At the end of my sixth grade year my mom saw the light - she kicked my sorry okole out of the house and sent me to boarding school. It was in the middle of Parker Ranch on the Big Island of Hawaii, and was the most precious gift she ever could have given me. I loved it. For the first time in my life I had something I really, really, really needed: limits. It was like being at boot camp. Mr. Taylor, as part of his training, took us into his home in small groups and lectured us on the good qualities of life, all that stuff that is now so important to me: friendship, honor, etc. Of course, it was my duty at that time to laugh it off. That fat old man was out of his head. But his words stuck, and because they did, whenever I was presented with a sticky situation I was able to fall back on that foundation and use it to make the better choice. My mother and Mr. Taylor. My hat's off to both of them.

In my career as an author, I've spoken to a bazillion kids, mostly in grades 6 through 8. It's been fun, truly. But I had an epiphany one day, and my newest creation, Calvin Coconut, came to be because of it.

I once spoke to a large group of fifth and sixth graders in a huge gymnasium, and was leaving the school, heading down the hall with the teacher who had invited me. "There's a third grade teacher here in our school who just loves your books," she said as we walked, "and she asked me to ask you if you would be willing to just stop by her class and say hi to her kids. They know about you, too, because she read them one of your short stories."

"Sure," I said. I'd never spoken to third graders. It might be fun.

Boy, was it.

The third grade teacher and every one of her students were literally glowing with excitement, having the AUTHOR in their classroom.

They gathered around, sitting in a semi-circle on the floor. I sat in a chair next to the teacher, who reached over and picked up a plate of cookies.

The kids all leaned forward, eyes bright as a thousand suns, rascally twinkles in them.

"Would you like to try one of the cookies we made in class?" she said.

I didn't, but I was on duty. "Uh, sure," I said.

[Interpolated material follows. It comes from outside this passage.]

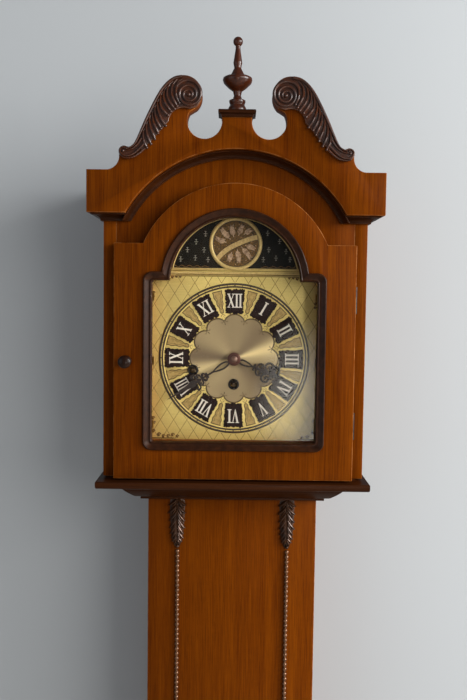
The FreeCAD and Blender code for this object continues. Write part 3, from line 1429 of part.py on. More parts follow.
def make_pendulum():
    y = PLATE_BACK + s.pendulum_set
    pivot = DIAL_CENTRE + PLACES["anchor"][1]
    bob_z = pivot - s.pendulum_length
    nut_top = bob_z - s.bob_radius - s.face_clear
    low = nut_top - s.rating_nut_height - s.rod_tail
    half = s.pendulum_rod_radius
    shaft = upright_rod("pendulum_shaft", half, 0, y, (bob_z + s.bob_radius, pivot))
    thread = upright_rod("pendulum_thread", s.rod_thread_radius, 0, y, (low, bob_z + s.bob_radius + s.overrun))
    eye_half = s.pendulum_eye_thick / 2
    eye = deep_rod("pendulum_eye", s.pendulum_eye_radius, 0, (y - eye_half, y + eye_half), pivot)
    hole = deep_rod("pendulum_hole", s.pendulum_pin_radius + s.running_clear, 0,
                    (y - half - s.overrun, y + half + s.overrun), pivot)
    node("pendulum_rod", cut("pendulum_rod", fuse("pendulum_stick", [shaft, thread, eye]), hole))
    edge = s.bob_edge / 2
    middle = s.bob_thick / 2
    swell = dome(s.bob_radius, middle - edge)
    profile = [(0, 0, swell), (s.bob_radius, middle - edge), (s.bob_radius, middle + edge, swell), (0, s.bob_thick)]
    lens_body = turned("bob_lens", profile, 0, y + middle, bob_z, TO_FRONT)
    slot = upright_rod("bob_slot", s.rod_thread_radius + s.running_clear, 0, y,
                       (bob_z - s.bob_radius - s.overrun, bob_z + s.bob_radius + s.overrun))
    node("pendulum_bob", cut("pendulum_bob", lens_body, slot))
    nut = upright_rod("nut_blank", s.rating_nut_radius, 0, y, (nut_top - s.rating_nut_height, nut_top))
    bore = upright_rod("nut_bore", s.rod_thread_radius + s.running_clear, 0, y,
                       (nut_top - s.rating_nut_height - s.overrun, nut_top + s.overrun))
    node("rating_nut", cut("rating_nut", nut, bore))


# Chime rods and hammers

def rod_places():
    strike = [-(s.chime_rod_start + s.chime_rod_step * index) for index in range(SIZES["strike_count"])]
    chime = [s.chime_rod_start + s.chime_rod_step * index for index in range(SIZES["chime_count"])]
    return strike + chime


def make_chime_rods():
    low = DIAL_CENTRE + s.rod_block_rise
    y = (BACK_FACE - s.rod_block_depth, BACK_FACE)
    pieces = [wide_box("rod_block", s.rod_block_width, y, (low, low + s.rod_block_height))]
    for index, x in enumerate(rod_places()):
        shorten = s.chime_rod_step * index
        pieces.append(upright_rod(f"chime_rod_{index}", s.chime_rod_radius, x, BACK_FACE - s.chime_rod_inset,
                                  (low - s.chime_rod_length + shorten, low)))
    node("chime_rods", group("chime_rods", pieces))


def make_hammers():
    """Seven hammers on one shaft: each arm rises backwards to a head just in front of its rod."""
    shaft_y = float(PLATE_BACK + s.bracket_thick)
    head_back = float(BACK_FACE - s.chime_rod_inset - s.chime_rod_radius - s.hammer_gap)
    head_front = head_back - float(s.hammer_head_length)
    rise = float(s.hammer_rise)
    length = float(s.hammer_shaft_length)
    shape = Part.makeCylinder(float(s.chime_rod_radius), length, Vector(-length / 2, shaft_y, 0), Vector(1, 0, 0))
    pieces = []
    for x in rod_places():
        start = Vector(float(x), shaft_y, 0)
        stop = Vector(float(x), (head_front + head_back) / 2, rise)
        along = stop - start
        pieces.append(Part.makeCylinder(float(s.hammer_arm_radius), along.Length, start, along))
        pieces.append(Part.makeCylinder(float(s.hammer_head_radius), float(s.hammer_head_length),
                                        Vector(float(x), head_front, rise), Vector(0, 1, 0)))
    shape = shape.multiFuse(pieces).removeSplitter()
    placement = Placement(Vector(0, 0, float(DIAL_CENTRE - s.hammer_shaft_drop)), Rotation())
    node("hammers", feature("hammers", shape, placement))


def write_parts():
    doc.recompute()
    for item in doc.Objects:
        if "Invalid" in item.State or "Error" in item.State:
            raise RuntimeError(f"{item.Name} failed: {item.State}")
    for name, item in NODES.items():
        if item.Shape.isNull() or not item.Shape.isValid():
            raise RuntimeError(f"{name} has no valid shape")
        if not item.Shape.Solids:
            raise RuntimeError(f"{name} has no solid")
    os.makedirs("parts", exist_ok=True)
    for name, item in NODES.items():
        item.Shape.exportStep(f"parts/{name}.step")
    print(len(NODES), "nodes")


make_plinth()
make_plinth_moulding()
make_trunk()
make_trunk_door()
make_bed_moulding()
make_leaf_drops()
make_bead_strips()
make_hood_carcase()
make_hood_front()
make_hood_door()
make_knobs()
make_hood_hinges()
make_pediment()
make_scroll_carvings()
make_cornice()
make_cornice_cove()
make_finial()
make_dial_plate()
make_dial_parts()
make_roundel()
make_hands()
make_plates()
make_seat()
make_going_train()
make_winding_arbors()
make_anchor()
make_pendulum()
make_chime_rods()
make_hammers()
write_parts()
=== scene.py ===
import json
import math
import random
import bmesh
import bpy
from mathutils import Euler, Matrix, Vector


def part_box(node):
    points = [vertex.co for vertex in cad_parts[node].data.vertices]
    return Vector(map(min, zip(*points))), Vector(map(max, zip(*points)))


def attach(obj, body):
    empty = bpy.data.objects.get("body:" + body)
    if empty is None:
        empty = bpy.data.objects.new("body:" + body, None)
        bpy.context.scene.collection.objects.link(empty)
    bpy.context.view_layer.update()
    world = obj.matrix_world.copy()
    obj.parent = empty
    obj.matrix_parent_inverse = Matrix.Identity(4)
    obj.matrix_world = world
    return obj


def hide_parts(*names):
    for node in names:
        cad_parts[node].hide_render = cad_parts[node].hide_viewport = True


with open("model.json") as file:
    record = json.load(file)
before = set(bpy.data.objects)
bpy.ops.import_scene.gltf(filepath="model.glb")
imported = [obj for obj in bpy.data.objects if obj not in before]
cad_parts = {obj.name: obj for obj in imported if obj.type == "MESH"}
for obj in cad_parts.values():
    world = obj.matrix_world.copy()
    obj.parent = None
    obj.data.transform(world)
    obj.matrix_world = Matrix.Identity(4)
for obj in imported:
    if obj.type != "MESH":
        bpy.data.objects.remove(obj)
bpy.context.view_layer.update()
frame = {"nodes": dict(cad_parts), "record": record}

# Looks of a slim longcase clock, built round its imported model.
# Metres; X to the right, Y to the back, Z up. Dial pieces are laid out in millimetres from the hands' centre.
mm = 0.001
dialZ = 1.434
dialFace = -0.061
bodyOf = {node: body for body, nodes in frame["record"]["behaviour"]["bodies"].items() for node in nodes}


# Small helpers

def colour(text):
    # A colour as written in sRGB, such as "7a4a20", in Blender's linear values.
    parts = [int(text[i:i + 2], 16) / 255 for i in (0, 2, 4)]
    return tuple(p / 12.92 if p <= 0.04045 else ((p + 0.055) / 1.055) ** 2.4 for p in parts) + (1.0,)


def addNode(tree, kind, inputs=None, **settings):
    made = tree.nodes.new(kind)
    for key, value in settings.items():
        setattr(made, key, value)
    for key, value in (inputs or {}).items():
        if isinstance(value, bpy.types.NodeSocket):
            tree.links.new(value, made.inputs[key])
        else:
            made.inputs[key].default_value = value
    return made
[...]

She pushed the plate closer.

The kids did a magnificent job of stuffing back their giggles as I reached out and picked up a yummy-looking, but - I could tell -- very fake, cookie.

The teacher grinned and I played along and pretended to bite into it. "Bleecck!" I spat, and the kids roared, as if it were the funniest thing they'd ever seen in their lives.

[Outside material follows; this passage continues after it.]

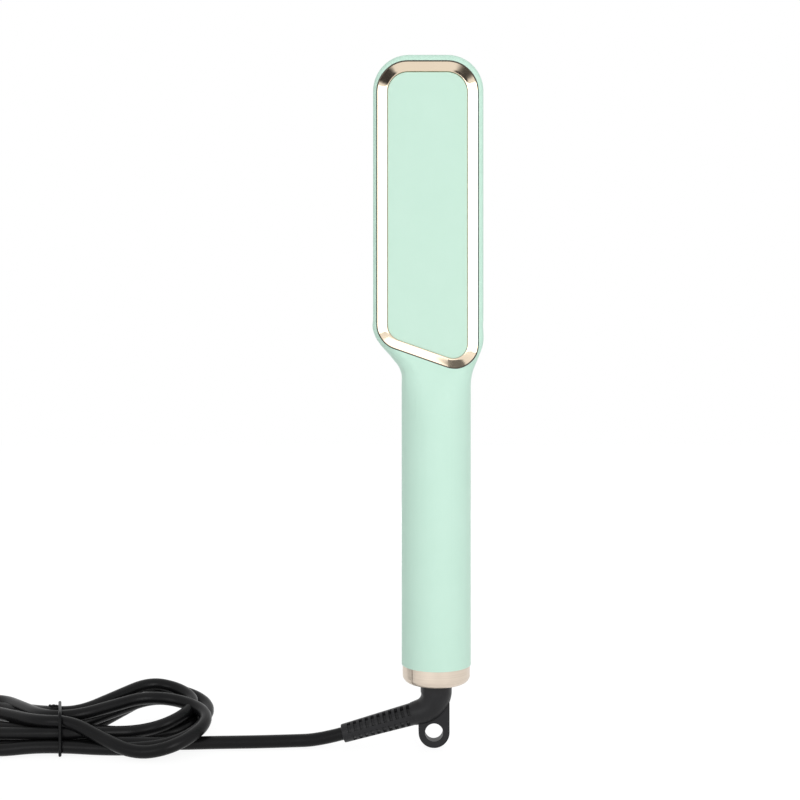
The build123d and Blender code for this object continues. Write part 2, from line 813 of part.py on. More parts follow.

And that's what got me: those beautiful, beautiful faces, all looking up at me in pure delight.

I ended up telling them a story of when I got stuck in a mass of mud, a story I love to tell, and they laughed, and laughed, and laughed.

I left that school a new man, and vowed then and there that someday I was going to expand my writing to include this group. Because I loved those faces and yearn to absorb that energy.

I also wanted to include this younger audience because teachers have told me many, many times that they just can't get their boys interested in reading. I know of their plight. I was one of those boys. I read only one book on my own in all my elementary school years: TARZAN OF THE APES, by Edgar Rice Burroughs.

So Calvin Coconut and I have a job to do. Call Calvin Graham Salisbury light, because I'm bringing real life situations and themes for discussion into every Calvin book, just like I do in my books for older readers. I won't get heavy, I won't get edgy, and I won't be gratuitous. None of this is about me. It's about every kid out there today who is just like the wandering fool I was. Besides the simple enjoyment of writing, my aim is simple: to build trust and turn boys into lifetime readers.

I finally became a reader at thirty. That's how hard it is to get some boys to read. I'd like to join all my very fine writer/teacher/librarian/parent colleagues in changing that a bit. Reading changes everything. Boy, does it!